Copy the full set of lines exactly as given.

** Start **

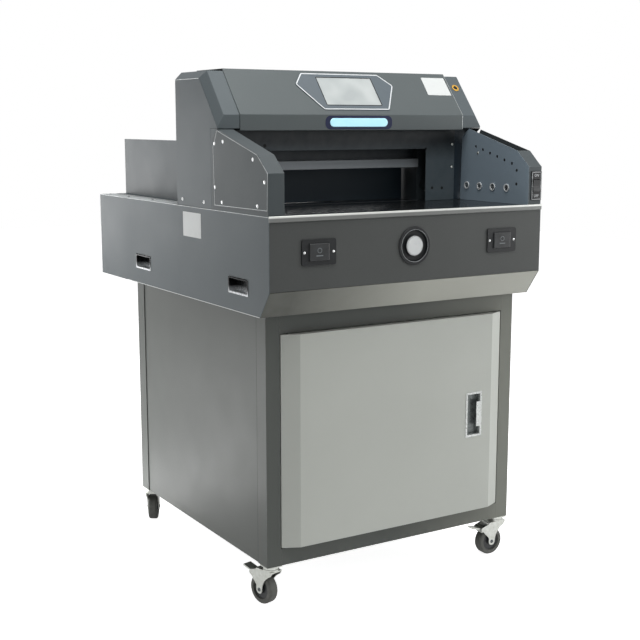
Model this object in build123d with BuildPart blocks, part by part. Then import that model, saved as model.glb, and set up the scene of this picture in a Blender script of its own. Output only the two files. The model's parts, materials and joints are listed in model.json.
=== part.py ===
from build123d import *
import math
import os

os.makedirs("parts", exist_ok=True)

# The machine: a cabinet on four casters carries a bed, and the bed carries the cutting head.
# The frame is x to the right, y towards the back and z up, with z zero on the floor.

# Driving sizes in millimetres
machine_width = 800.0
bed_depth = 1030.0
bed_height = 233.0
cabinet_inset = 27.5
cabinet_width = machine_width - 2 * cabinet_inset
cabinet_depth = 759.0
cabinet_height = 616.0
cabinet_setback = 69.0
caster_height = 104.0
head_height = 339.0
mouth_inset = 158.0
mouth_width = machine_width - 2 * mouth_inset
mouth_height = 139.0
cut_line_setback = 318.0

# Sheets, gaps and fits
sheet = 2.0
seam = 0.3
weld_gap = 0.2
running_gap = 0.06
soft_gap = 0.5
overrun = 5.0

# Cabinet
post_width = 38.0
post_depth = 45.0
tube_wall = 2.0
rail_depth = 36.0
bottom_rail_height = 42.0
top_rail_height = 46.0
panel_inset = 2.0
vent_length = 90.0
vent_height = 6.0
vent_pitch_x = 120.0
vent_pitch_z = 16.0
vent_columns = 3
vent_rows = 6

# Door
door_gap = 2.5
door_proud = 20.0
door_bevel = 42.0
door_return = 18.0
door_sheet = 1.5
hinge_inset = 20.0
hinge_depth = 4.0
hinge_pin_radius = 3.0
hinge_pin_reach = 12.0
pull_inset = 98.0
pull_drop = 0.0
pull_width = 52.0
pull_height = 119.0
pull_rim = 4.0
pull_flange = 1.2
pull_depth = 15.0
pull_corner = 3.0
pull_wall = 1.2
grip_width = 13.0
grip_margin = 22.0
catch_width = 16.0
catch_depth = 18.0
catch_height = 30.0

# Bed
bevel_run = 45.0
bevel_rise = 62.0
table_plate = 12.0
lip_proud = 3.0
lip_rise = 2.0
side_plate = 6.0
side_plate_inset = 26.0
side_plate_start = 60.0
side_plate_end = 10.0
cross_bar_depth = 40.0
cross_bar_height = 40.0
cross_bar_front = 120.0
cross_bar_rear = 860.0
stick_margin = 2.0
stick_width = mouth_width - 2 * stick_margin
stick_depth = 12.0
rod_slot_left_inset = 154.5
rod_slot_right_inset = 82.0
rod_slot_left = machine_width / 2 - rod_slot_left_inset
rod_slot_right = machine_width / 2 - rod_slot_right_inset
rod_slot_clear = 3.0
gauge_slot_width = 16.0
gauge_slot_start = 366.0
gauge_slot_end = 844.0
guard_side_inset = 73.0
guard_side_x = machine_width / 2 - guard_side_inset
guard_side_start = 488.0
guard_side_end = 1008.0
guard_side_height = 161.0
guard_foot = 30.0
cup_length = 100.0
cup_height = 40.0
cup_rim = 3.0
cup_flange = 1.0
cup_depth = 23.0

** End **

● **Response**
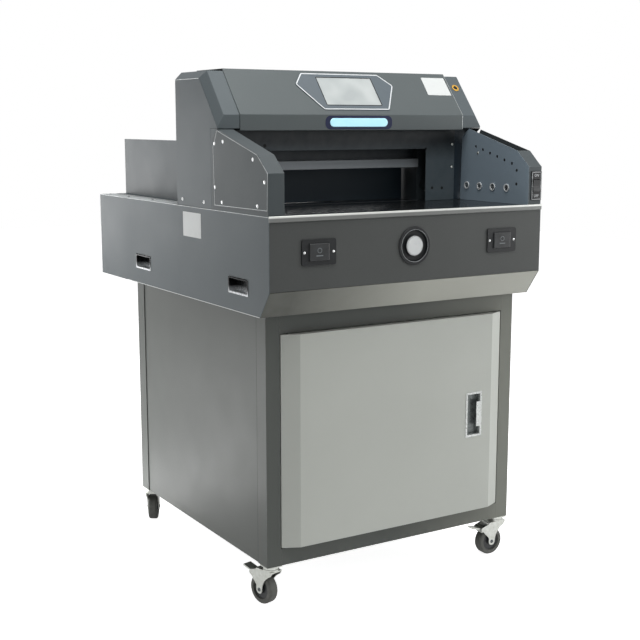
Model this object in build123d with BuildPart blocks, part by part. Then import that model, saved as model.glb, and set up the scene of this picture in a Blender script of its own. Output only the two files. The model's parts, materials and joints are listed in model.json.
=== part.py ===
from build123d import *
import math
import os

os.makedirs("parts", exist_ok=True)

# The machine: a cabinet on four casters carries a bed, and the bed carries the cutting head.
# The frame is x to the right, y towards the back and z up, with z zero on the floor.

# Driving sizes in millimetres
machine_width = 800.0
bed_depth = 1030.0
bed_height = 233.0
cabinet_inset = 27.5
cabinet_width = machine_width - 2 * cabinet_inset
cabinet_depth = 759.0
cabinet_height = 616.0
cabinet_setback = 69.0
caster_height = 104.0
head_height = 339.0
mouth_inset = 158.0
mouth_width = machine_width - 2 * mouth_inset
mouth_height = 139.0
cut_line_setback = 318.0

# Sheets, gaps and fits
sheet = 2.0
seam = 0.3
weld_gap = 0.2
running_gap = 0.06
soft_gap = 0.5
overrun = 5.0

# Cabinet
post_width = 38.0
post_depth = 45.0
tube_wall = 2.0
rail_depth = 36.0
bottom_rail_height = 42.0
top_rail_height = 46.0
panel_inset = 2.0
vent_length = 90.0
vent_height = 6.0
vent_pitch_x = 120.0
vent_pitch_z = 16.0
vent_columns = 3
vent_rows = 6

# Door
door_gap = 2.5
door_proud = 20.0
door_bevel = 42.0
door_return = 18.0
door_sheet = 1.5
hinge_inset = 20.0
hinge_depth = 4.0
hinge_pin_radius = 3.0
hinge_pin_reach = 12.0
pull_inset = 98.0
pull_drop = 0.0
pull_width = 52.0
pull_height = 119.0
pull_rim = 4.0
pull_flange = 1.2
pull_depth = 15.0
pull_corner = 3.0
pull_wall = 1.2
grip_width = 13.0
grip_margin = 22.0
catch_width = 16.0
catch_depth = 18.0
catch_height = 30.0

# Bed
bevel_run = 45.0
bevel_rise = 62.0
table_plate = 12.0
lip_proud = 3.0
lip_rise = 2.0
side_plate = 6.0
side_plate_inset = 26.0
side_plate_start = 60.0
side_plate_end = 10.0
cross_bar_depth = 40.0
cross_bar_height = 40.0
cross_bar_front = 120.0
cross_bar_rear = 860.0
stick_margin = 2.0
stick_width = mouth_width - 2 * stick_margin
stick_depth = 12.0
rod_slot_left_inset = 154.5
rod_slot_right_inset = 82.0
rod_slot_left = machine_width / 2 - rod_slot_left_inset
rod_slot_right = machine_width / 2 - rod_slot_right_inset
rod_slot_clear = 3.0
gauge_slot_width = 16.0
gauge_slot_start = 366.0
gauge_slot_end = 844.0
guard_side_inset = 73.0
guard_side_x = machine_width / 2 - guard_side_inset
guard_side_start = 488.0
guard_side_end = 1008.0
guard_side_height = 161.0
guard_foot = 30.0
cup_length = 100.0
cup_height = 40.0
cup_rim = 3.0
cup_flange = 1.0
cup_depth = 23.0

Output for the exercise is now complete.